Talk

Universal dynamo scaling in young and evolved stars

Jyri Lehtinen, Max Planck Institute for Solar System Research

We present an updated rotation-activity relation of 155 late-type stars from the Mount Wilson Calcium H&K survey. This survey contains stars with a wide range of activity levels and evolutionary stages from young main sequence stars to red giants. Evident from these data is how the giant stars show similar activity levels to the main sequence stars despite having 10 to 100 times longer rotation periods. We show that this apparent dichotomy is resolved when the stellar activity is scaled by the Rossby number.
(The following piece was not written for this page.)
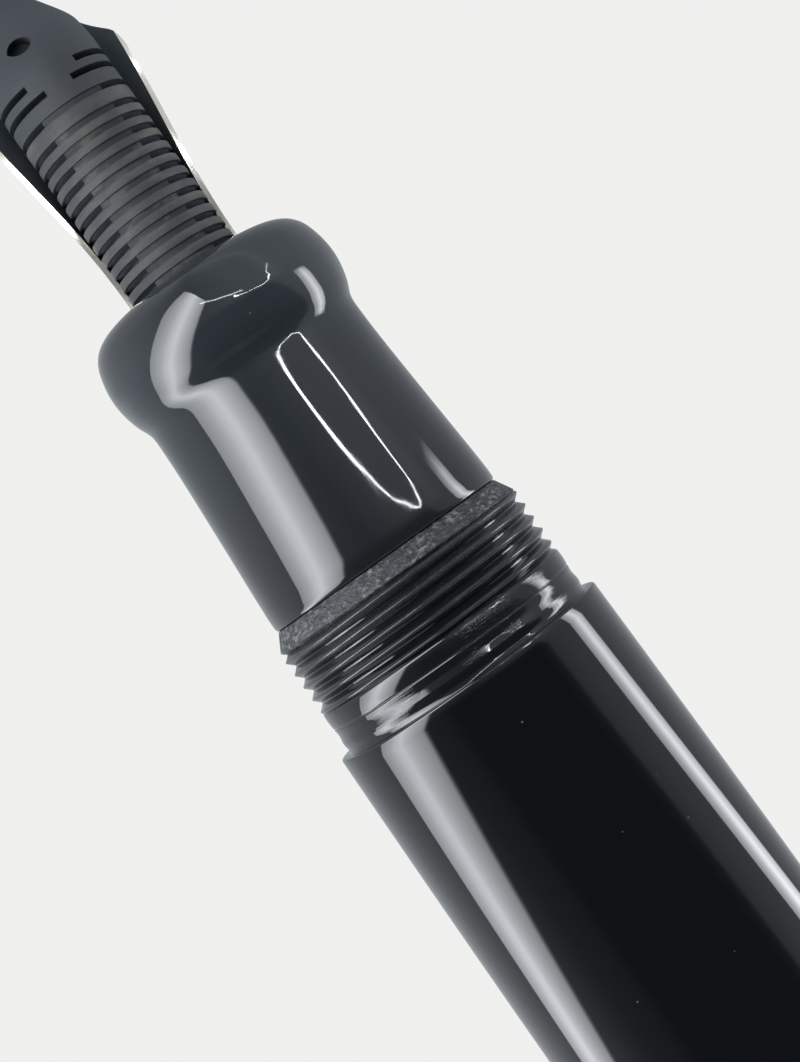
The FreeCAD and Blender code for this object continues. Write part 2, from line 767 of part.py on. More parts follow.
def make_converter_collar():
    """Metal sleeve over the tube's end, with a lip that keeps the knob in."""
    collar = new_body("converter_collar")
    top = f"({TUBE_END} + collar_overlap)"
    lip = f"({COLLAR_END} + collar_lip)"
    corners = [
        ("knob_neck_radius + running_fit", COLLAR_END),
        (f"{COLLAR_BORE_R} + collar_wall", COLLAR_END),
        (f"{COLLAR_BORE_R} + collar_wall", top),
        (COLLAR_BORE_R, top),
        (COLLAR_BORE_R, lip),
        ("knob_neck_radius + running_fit", lip),
    ]
    turned(collar, "collar_turning", outline(collar, "collar_profile", "XZ_Plane", corners))
    return collar


def flatted(radius, flat):
    """Corners of a round bar's section with two flats, which keep it from turning."""
    across = f"sqrt(({radius})^2 - ({flat})^2)"
    return [
        (across, f"-({flat})"),
        (across, f"{flat}", radius, 1),
        (f"-{across}", f"{flat}"),
        (f"-{across}", f"-({flat})", radius, 1),
    ]


def make_converter_guide():
    """Plug in the tube's end, whose flatted hole keeps the spindle from turning."""
    guide = new_body("converter_guide")
    plug_top = f"({TUBE_END} + guide_plug_length)"
    corners = [
        ("0", GUIDE_END),
        (TUBE_R, GUIDE_END),
        (TUBE_R, TUBE_END),
        ("ink_bore_radius - slip_fit", TUBE_END),
        ("ink_bore_radius - slip_fit", plug_top),
        ("0", plug_top),
    ]
    turned(guide, "guide_turning", outline(guide, "guide_profile", "XZ_Plane", corners))
    hole = flatted("spindle_radius + running_fit", "spindle_flat + running_fit")
    pocket(guide, "spindle_hole", outline(guide, "hole_outline", "XY_Plane", hole))
    return guide


def make_converter_knob():
    """Turning knob: bored neck held in the collar, and a fluted grip behind it."""
    knob = new_body("converter_knob")
    ring_foot = f"({COLLAR_END} + collar_lip + end_play)"
    grip_top = f"({COLLAR_END} - end_play)"
    corners = [
        ("spindle_radius + running_fit", f"{GUIDE_END} - end_play"),
        ("knob_neck_radius", f"{GUIDE_END} - end_play"),
        ("knob_neck_radius", f"{ring_foot} + knob_ring"),
        ("knob_neck_radius + knob_ring_rise", f"{ring_foot} + knob_ring"),
        ("knob_neck_radius + knob_ring_rise", ring_foot),
        ("knob_neck_radius", ring_foot),
        ("knob_neck_radius", grip_top),
        ("knob_grip_radius", grip_top),
        ("knob_grip_radius", KNOB_END),
        ("0", KNOB_END),
        ("0", f"{KNOB_END} + knob_end_wall"),
        ("spindle_radius + running_fit", f"{KNOB_END} + knob_end_wall"),
    ]
    turned(knob, "knob_turning", outline(knob, "knob_profile", "XZ_Plane", corners))
    rounded(knob, "knob_edges", "knob_end_round", ("knob_grip_radius", KNOB_END))
    flute_x = "knob_grip_radius - knob_flute_depth + knob_flute_radius"
    flute_z = f"{grip_top} - knob_band"
    sketch = circle(knob, "flute_outline", "XY_Plane", flute_x, "0", "knob_flute_radius", flute_z)
    flute = pocket(knob, "flute", sketch, "knob_grip_length - 2 * knob_band", midplane=False)
    flutes = knob.newObject("PartDesign::PolarPattern", "flutes")
    flutes.Originals = [flute]
    flutes.Axis = (origin_part(knob, "Z_Axis"), [""])
    flutes.Angle = 360
    bind(flutes, "Occurrences", "knob_flutes")
    knob.Tip = flutes
    doc.recompute()
    return knob


def make_converter_spindle():
    """Flatted screw from inside the knob, through the guide, into the piston."""
    spindle = new_body("converter_spindle")
    bar = flatted("spindle_radius", "spindle_flat")
    sketch = outline(spindle, "bar_outline", "XY_Plane", bar, SPINDLE_END)
    rod = spindle.newObject("PartDesign::Pad", "bar")
    rod.Profile = sketch
    bind(rod, "Length", f"{PISTON_REAR} + piston_socket_depth - {SPINDLE_END}")
    doc.recompute()
    return spindle


def make_converter_piston():
    """Piston on the spindle's end, with a sealing lip at the front and at the rear."""
    piston = new_body("converter_piston")
    lip_r = "(ink_bore_radius - running_fit)"
    waist_r = f"({lip_r} - piston_lip_rise)"
    front = f"({PISTON_REAR} + piston_length)"
    socket_end = f"({PISTON_REAR} + piston_socket_depth + slip_fit)"
    rear_lip = f"({PISTON_REAR} + piston_lip_length)"
    front_lip = f"({front} - piston_lip_length)"
    corners = [
        ("spindle_radius + thread_fit", PISTON_REAR),
        (lip_r, PISTON_REAR),
        (lip_r, rear_lip),
        (waist_r, f"{rear_lip} + piston_lip_rise"),
        (waist_r, f"{front_lip} - piston_lip_rise"),
        (lip_r, front_lip),
        (lip_r, front),
        ("0", f"{front} + piston_cone"),
        ("0", socket_end),
        ("spindle_radius + thread_fit", socket_end),
    ]
    turned(piston, "piston_turning", outline(piston, "piston_profile", "XZ_Plane", corners))
    return piston


MAKERS = (
    make_barrel,
    make_grip_section,
    make_section_o_ring,
    make_nib_housing,
    make_feed,
    make_nib,
    make_nib_tipping,
    make_converter_tube,
    make_converter_collar,
    make_converter_guide,
    make_converter_knob,
    make_converter_spindle,
    make_converter_piston,
)
pieces = [make() for make in MAKERS]

for item in doc.Objects:
    if "Invalid" in item.State or "Error" in item.State:
        raise RuntimeError(f"{item.Label} did not rebuild")
for piece in pieces:
    if piece.Shape.isNull() or not piece.Shape.isValid():
        raise RuntimeError(f"{piece.Label} has no valid shape")

os.makedirs("parts", exist_ok=True)
for piece in pieces:
    piece.Shape.exportStep(f"parts/{piece.Label}.step")
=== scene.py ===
"""Looks for a fountain pen without its cap: turned resin, cut threads, comb feed, nib and
converter."""
import math

import bmesh
import bpy
from mathutils import Matrix, Vector
from mathutils import noise as wobble


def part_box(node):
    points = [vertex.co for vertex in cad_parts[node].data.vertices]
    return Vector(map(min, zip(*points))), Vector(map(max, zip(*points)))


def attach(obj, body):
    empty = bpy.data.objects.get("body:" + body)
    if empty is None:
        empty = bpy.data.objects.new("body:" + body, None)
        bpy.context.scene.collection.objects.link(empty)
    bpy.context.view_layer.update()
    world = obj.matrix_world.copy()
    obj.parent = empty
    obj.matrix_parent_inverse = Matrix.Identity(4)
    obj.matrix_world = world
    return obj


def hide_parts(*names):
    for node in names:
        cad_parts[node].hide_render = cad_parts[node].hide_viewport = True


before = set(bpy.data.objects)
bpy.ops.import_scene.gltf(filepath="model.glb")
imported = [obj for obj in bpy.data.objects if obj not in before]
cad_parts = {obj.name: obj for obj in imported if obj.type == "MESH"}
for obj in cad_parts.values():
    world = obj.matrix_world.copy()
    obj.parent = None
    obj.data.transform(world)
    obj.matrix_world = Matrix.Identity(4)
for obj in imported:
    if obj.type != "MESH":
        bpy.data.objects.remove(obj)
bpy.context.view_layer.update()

MM = 0.001

# Steps in a turn of the turned pieces and of the threads, and in a sweep of the comb.
TURN_STEPS = 240
THREAD_STEPS = 180
COMB_STEPS = 72

# The longest piece of a rounded corner, in millimetres.
ARC_PIECE = 0.06

# Heights along the pen's axis, in millimetres.
GRIP_LENGTH = 16.8
NECK_LENGTH = 7.0
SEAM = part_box("grip_section")[1][2] / MM - GRIP_LENGTH
SHOULDER = SEAM - NECK_LENGTH
BARREL_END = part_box("barrel")[0][2] / MM
BELLY = SHOULDER - 30
TAIL = SHOULDER - 84.0
BORE_FLOOR = -84.5
BORE_CONE = -81.4
SOCKET_FLOOR = -6.75
TENON_END = SEAM - 8.0
RING_GROOVE = (SEAM - 0.35, SEAM - 1.35)
REAR_LEDGE = 6.45
FRONT_LEDGE = SEAM + 15.7
MOUTH = SEAM + GRIP_LENGTH
COMB_TOP = MOUTH + 9.95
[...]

Since the internal structure of the main sequence and post-main sequences stars differ markedly, we used stellar structure model fits to derive the convective turnover times necessary for calculating Rossby numbers for the studied stars. The Rossby number scaling turns out to be the only viable way to unify the rotation-activity relation of both main sequence and evolved stars. Other proposed scaling relations, that do not include direct a dependence on the characteristics of turbulence, results in clearly distinct branches for these two stellar populations and fail to explain their differences. This suggests that there exists a universal activity scaling, and hence a single underlying dynamo process, for all late-type stars across different evolutionary phases, but that this process has to include turbulence as one of its main ingredients along with stellar rotation.